A series of regulatory changes introduced in relation to access to client funds has boosted transparency and improved risk management for the stock market ecosystem, leading bourse National Stock Exchange (NSE) has said.
With effect from May 2, the Securities and Exchange Board of India (Sebi) has barred brokers from using one client’s collateral to fund another’s margins. To enable this, brokers have to segregate and report collateral at client level, failing which they will be slapped with heavy penalties.
In September 2020, the regulator replaced the erstwhile power of attorney (PoA) system with the so-called margin pledge and re-pledge mechanism. The move followed widespread misuse of client funds by brokers. In October 2021, Sebi directed exchanges, clearing corporations, and brokers to disclose cash collateral of clients on T+1 (trading day plus one day) basis.
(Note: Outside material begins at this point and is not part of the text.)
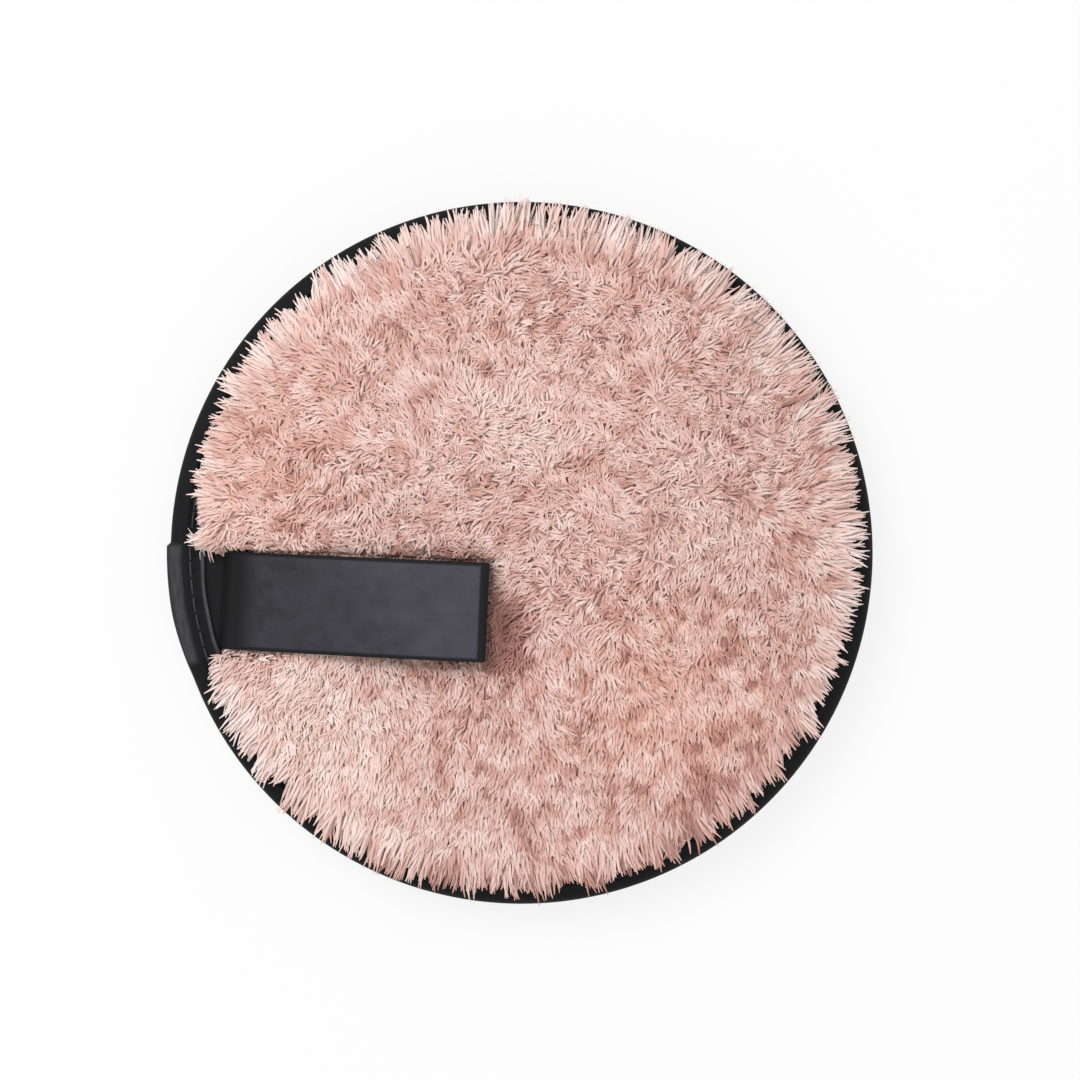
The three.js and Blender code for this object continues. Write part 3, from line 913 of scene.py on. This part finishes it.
class PUFF_OT_pile(Operator):
    """Lays the dense bed of the front's and the back's pile, and grows the strands on it"""
    bl_idname = "puff.pile"
    bl_label = "Pile"

    def execute(self, context):
        sizes = context.scene.puff_pile
        graph = pile_graph()
        finish, bed_material = pile_finish(sizes), bed_finish(sizes)
        shared = {
            "Length": sizes.length, "Width": sizes.width, "Bend": sizes.bend, "Rim bend": sizes.rim_bend,
            "Tuft": sizes.tuft, "Rim tuft": sizes.rim_tuft, "Ragged": sizes.ragged,
            "Seed": sizes.seed, "Finish": finish,
        }
        for name, side, count, sectors, crispness in (
            ("front_pile", 1.0, sizes.front_count, 6, sizes.crispness),
            ("back_pile", -1.0, sizes.back_count, 3, 2.0),
        ):
            bed = pile_bed(f"{name}_bed", side, sizes)
            bed.data.materials.append(bed_material)
            ride_as(bed, "pad", (name,))
            for sector in range(sectors):
                piece = grown(f"{name}_{sector + 1}", bed.data, graph, {
                    **shared, "Strands per area": count, "Side": side, "Sector": float(sector),
                    "Sectors": float(sectors), "Crispness": crispness,
                })
                ride_as(piece, "pad", (name,))
        return {"FINISHED"}


# Tape

# One side of the tape, from its inner fold to the rim, and its lining back, as radius and height
TAPE_OUTSIDE = curved(np.array([
    (54.0, 1.78), (54.0, 1.98), (54.14, 2.16), (54.45, 2.26), (54.95, 2.28), (55.45, 2.2), (55.8, 2.02),
    (56.2, 1.95), (56.6, 2.02), (56.95, 2.18), (57.25, 2.25), (57.5, 2.18), (57.72, 1.98), (58.1, 1.9),
    (58.6, 1.82), (59.1, 1.62), (59.55, 1.22), (59.88, 0.66), (60.0, 0),
]) * MM, 2)
TAPE_LINING = curved(np.array([
    (59.65, 0), (59.5, 0.6), (59.0, 1.2), (58.4, 1.5), (56.5, 1.5), (54.45, 1.5), (54.1, 1.6),
]) * MM, 2)
# The hollow's half width, the weave's ribs over the ribbon and in the cloth, and its picks
HOLLOW_WIDTH = 1.3 * MM
RIB_WAVE = 1.9 * MM
RIB_PITCH = 0.42 * MM
PICK_PITCH = 0.3 * MM
# How far the tape stands out where it goes round the ribbon's ends
RISE_PROUD = 0.6 * MM
# The map that is baked lays the tape out in strips, one over the other
TAPE_STRIPS = 4


def stitch_count(sizes):
    return round(2 * math.pi * SEAM_RADIUS / sizes.stitch)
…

“The regulatory guidelines of collateral segregation framework have been designed with the intent and aim of providing transparency and traceability of collateral to the investors, providing individual collateral segregation and protection for all investors; and improving portability and quick return of collateral,” said Vikram Kothari, managing director of NSE Clearing.
At present, NSE Clearing maintains about 50 million investor collateral accounts across segments identified under their brokers. This enables segregation and protection of client securities and cash collateral on an individual basis.
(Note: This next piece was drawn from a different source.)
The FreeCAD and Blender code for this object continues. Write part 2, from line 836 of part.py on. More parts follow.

Exchange officials said they have taken a series of other steps to monitor brokers and for early-detection of any signs of misuse.
“Our offsite monitoring team detects any shortfall, if any, within a few days of reporting by brokers. We get information directly from banks and from clearing members and clearing corporations so that we can match and find inconsistencies. We are also closely monitoring margins that brokers collect from clients and client settlement of funds. For some top members, we do a more extensive analysis on an ongoing basis, over and above offsite supervision. System for monitoring client mark-to-market losses to check with ledger balance and value of pledged securities. We will look at client ledgers in specific situations,” said Priya Subbaraman, chief regulatory officer of NSE.
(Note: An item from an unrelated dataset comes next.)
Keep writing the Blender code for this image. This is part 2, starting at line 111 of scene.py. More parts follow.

She said the NSE has been providing training and support to auditors, who can act as the “first line of defense”. The exchange has introduced a rule that auditors need to have a minimum of five years’ experience to audit brokers.
The NSE is also looking at registering and monitoring back office vendors. This will help improve quality and consistency of data and will also curb any practices of ledger manipulation.
The exchange has been cautioning first-time investors about dealing in options, particularly the ones that are less liquid and are deep out of the money.
Subbaraman said NSE has also issued multiple guidance to brokers to curb certain client acquisition practices, sharing of passwords, credentials and dealing in tips.